As a practicing psychologist, a pattern I have seen a hopeful yet the upsetting trend is that once my clients start seeing that therapy is working for them and it could help people around them as well; they say that we know people (friends, family, acquaintances) who could benefit from therapy, but I still don’t know how to talk to them.
Let me elaborate upon what’s happening. People deserve and need mental health support but there aren’t enough (qualified) mental health practitioners. When I say qualified, I mean someone holding at least an M.A in Psychology.
Therapy is the need of the hour
Research has shown that every one in five people need therapy or support for mental health. And this situation has only gotten worse since the corvid -19 pandemic.
According to a publication in the International Journal of Psychiatry psychological stress, distress, and poor sleep were faced by the general population and covid caregivers alike. In another survey of approximately 2000 people, 40.5% of the people said that they were facing anxiety or depression symptoms.
This is not to say that Covid gave rise to the mental health crises in India. The WHO had named India the most depressed country in the world in a 2018-2019 survey. Further, there is a great mental health gap in India. There are only 3 psychiatrists in India for every 100000 people.

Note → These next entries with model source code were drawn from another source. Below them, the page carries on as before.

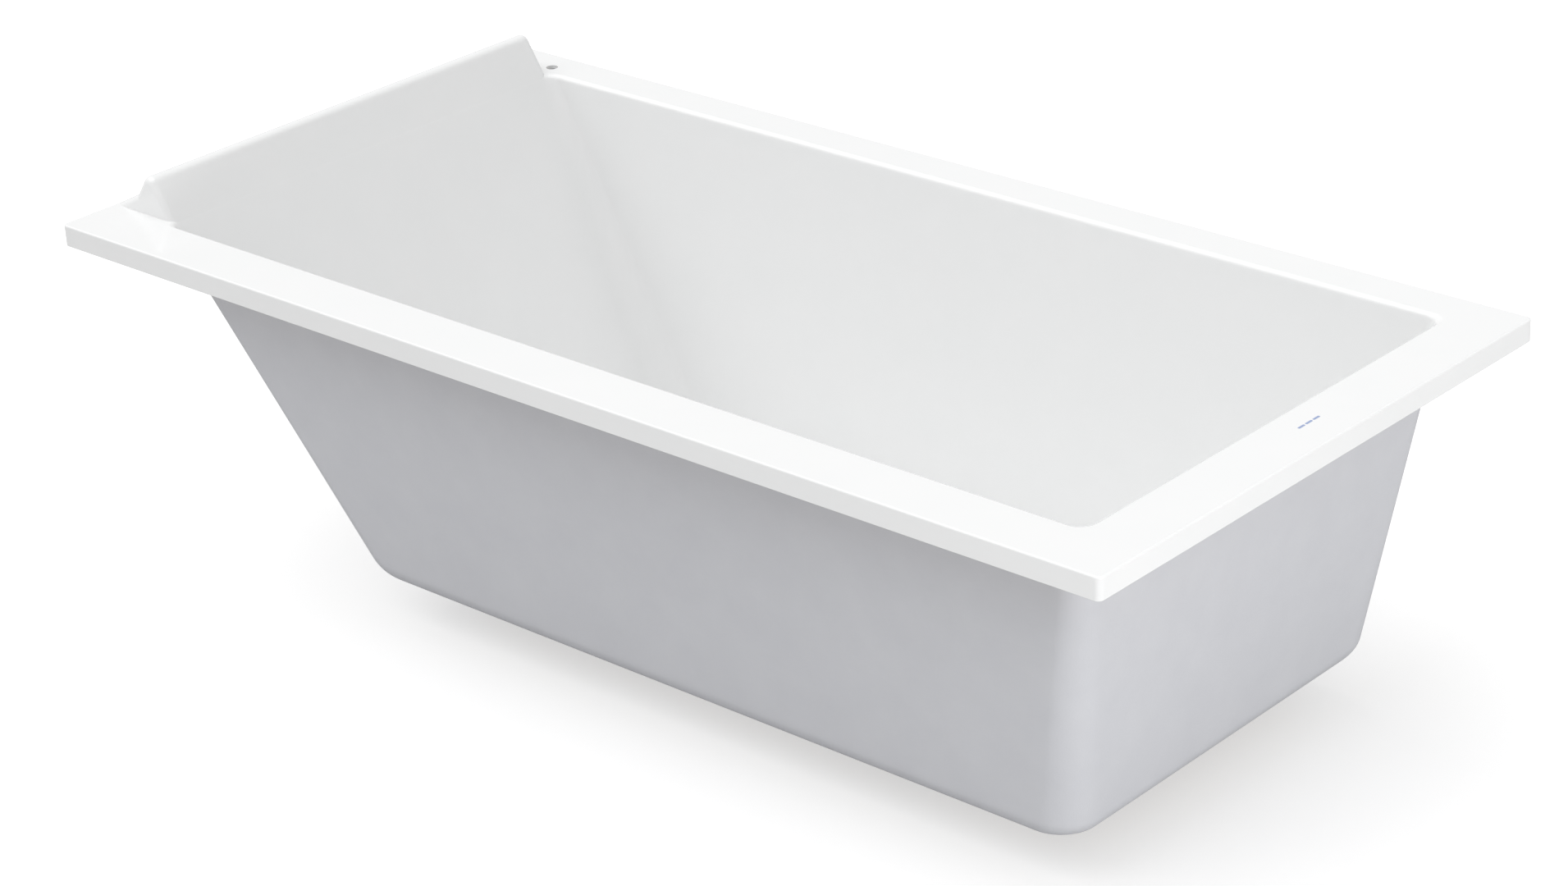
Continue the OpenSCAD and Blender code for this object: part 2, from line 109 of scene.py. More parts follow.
# Sanitary acrylic, vacuum-formed: glossy and slightly deep white. The sheet never draws quite
# flat, so reflections wander over about 140 mm, and wiping leaves the gloss a little uneven.
acrylic, tree, shader, place = material("sanitary_acrylic_gloss", IOR=1.49, Coat_Weight=0.25, Coat_Roughness=0.05)
cloudy = add(tree, "ShaderNodeTexNoise", {"Vector": place, "Scale": size(90), "Detail": 2.0})
white = add(tree, "ShaderNodeMixRGB", {"Fac": cloudy.outputs["Fac"], "Color1": linear("#eff0f0"),
                                       "Color2": linear("#f2f2f2")})
wiped = add(tree, "ShaderNodeTexNoise", {"Vector": place, "Scale": size(35), "Detail": 4.0, "Distortion": 1.2})
gloss = add(tree, "ShaderNodeMapRange", {"Value": wiped.outputs["Fac"], "From Min": 0.3, "From Max": 0.7,
                                         "To Min": 0.13, "To Max": 0.22})
drawn = add(tree, "ShaderNodeTexNoise", {"Vector": place, "Scale": size(140), "Detail": 1.0})
peel = add(tree, "ShaderNodeTexNoise", {"Vector": place, "Scale": size(4), "Detail": 2.0})
wave = add(tree, "ShaderNodeBump", {"Height": drawn.outputs["Fac"], "Strength": 0.12, "Distance": 0.004})
skin = add(tree, "ShaderNodeBump", {"Height": peel.outputs["Fac"], "Strength": 0.05, "Distance": 0.0002,
                                    "Normal": wave.outputs["Normal"]})
tree.links.new(white.outputs["Color"], shader.inputs["Base Color"])
tree.links.new(gloss.outputs["Result"], shader.inputs["Roughness"])
tree.links.new(skin.outputs["Normal"], shader.inputs["Normal"])


def solid(name, grids):
    """A mesh from grids of points in millimetres, given as (points, joined). Each grid is closed
    round its columns. Its last row meets its first where joined is true, and otherwise a flat face
    closes either end. A grid whose volume comes out negative is turned round, so faces point outwards."""
    points, faces = [], []
    for grid, joined in grids:
        rows, columns = grid.shape[:2]
        flat = grid.reshape(-1, 3)
        at = np.arange(rows * columns).reshape(rows, columns)
        around = np.concatenate([at, at[:, :1]], 1)
        around = np.concatenate([around, around[:1]]) if joined else around
        quads = np.stack([around[:-1, :-1], around[1:, :-1], around[1:, 1:], around[:-1, 1:]], -1).reshape(-1, 4)
        ends = [] if joined else [at[0], at[-1][::-1]]
        fans = [np.stack([np.full(len(e) - 2, e[0]), e[1:-1], e[2:]], 1) for e in ends]
        corner = flat[np.concatenate([quads[:, :3], quads[:, [0, 2, 3]], *fans])] - flat.mean(0)
        volume = np.einsum("ij,ij->i", corner[:, 0], np.cross(corner[:, 1], corner[:, 2])).sum()
        turn = 1 if volume > 0 else -1
        start = sum(len(p) for p in points)
        faces += [(start + face)[::turn].tolist() for face in [*quads, *ends]]
        points.append(flat)
    mesh = bpy.data.meshes.new(name)
    mesh.from_pydata((np.concatenate(points) * mm).tolist(), [], faces)
    return mesh


def piece(name, grids, finish, body, nodes=(), crease=35):
    """One finished piece from such grids."""
    return place_piece(name, solid(name, grids), finish, body, nodes, crease)


def place_piece(name, mesh, finish, body, nodes=(), crease=35):
    """Puts a mesh into the scene as a finished piece, shaded smooth up to the crease angle."""
    mesh.polygons.foreach_set("use_smooth", np.ones(len(mesh.polygons), bool))
    mesh.set_sharp_from_angle(angle=np.radians(crease))
    mesh.materials.clear()
    mesh.materials.append(finish)
    made = bpy.data.objects.new(name, mesh)
    bpy.context.scene.collection.objects.link(made)
    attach(made, body)
    if nodes:
        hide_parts(*nodes)
    return made


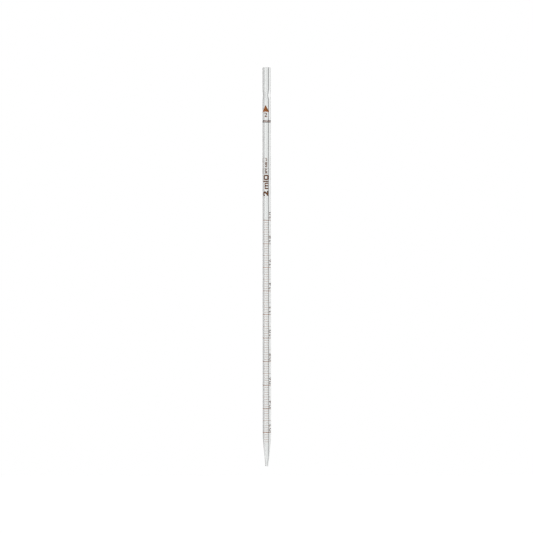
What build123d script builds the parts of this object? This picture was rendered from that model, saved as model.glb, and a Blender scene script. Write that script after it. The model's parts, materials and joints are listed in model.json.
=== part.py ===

However, there is an even bigger problem that only conversations can fix and that is the attitude toward mental health. The concern is the fear of judgment. Research has shown that 40% of people still fear persons with mental illness and those who make the fact that they seek therapy public.
How do we then start a conversation with therapy?
A few things to keep in mind while trying to talk to someone about therapy are :-
- Be Gentle : Offer your support on their journey. Show that you see that there are things that they need to work through and you are going to be there for them.
- Mind the time and place for the conversation: Talking to someone about mental health still invites fear & judgement. Make sure you find a private and safe place for the conversation. In other words, don’t speak to people about their mental health where they may feel vulnerable in front of people .
- Talk about facts, not feelings: Show that you are initiating a conversation because you want to support them. Say things like I think you should consider therapy because I see you struggling. Share actual instances of where therapy could help. For instance, You could share that they seemed excessively worried about work lately. Showing evidence makes it easier to get through. Talking in terms of feelings could put the person in a state of avoidance to a point that they shut you out. For instance, someone might say, oh great, you think I am crazy too.
- Ensure confidentiality: one of the most common myths about therapy is that it is just like talking to your friends or family. Explain that talking to a therapist is different. While talking to friends and family might feel scary about what they might say or think. Further, their response would always be coloured with emotions because of the relationship. Therapists on the other hand are trained to be non-judgemental, objective and equip you with skills to manage your difficulties.
5.Share your Story: you are in therapy, share your story. Talk about how therapy has helped you, highlight that it was safe, non-judgemental, and confidential. Sharing your personal story not only destigmatizes therapy but also makes it easier to approach. If you can do it, they can too.
6. Don’t force them: At the end of the day, therapy is not something people should be forced into. Even if they do start therapy because you send them, they will not stick with it and put in the work that therapy requires.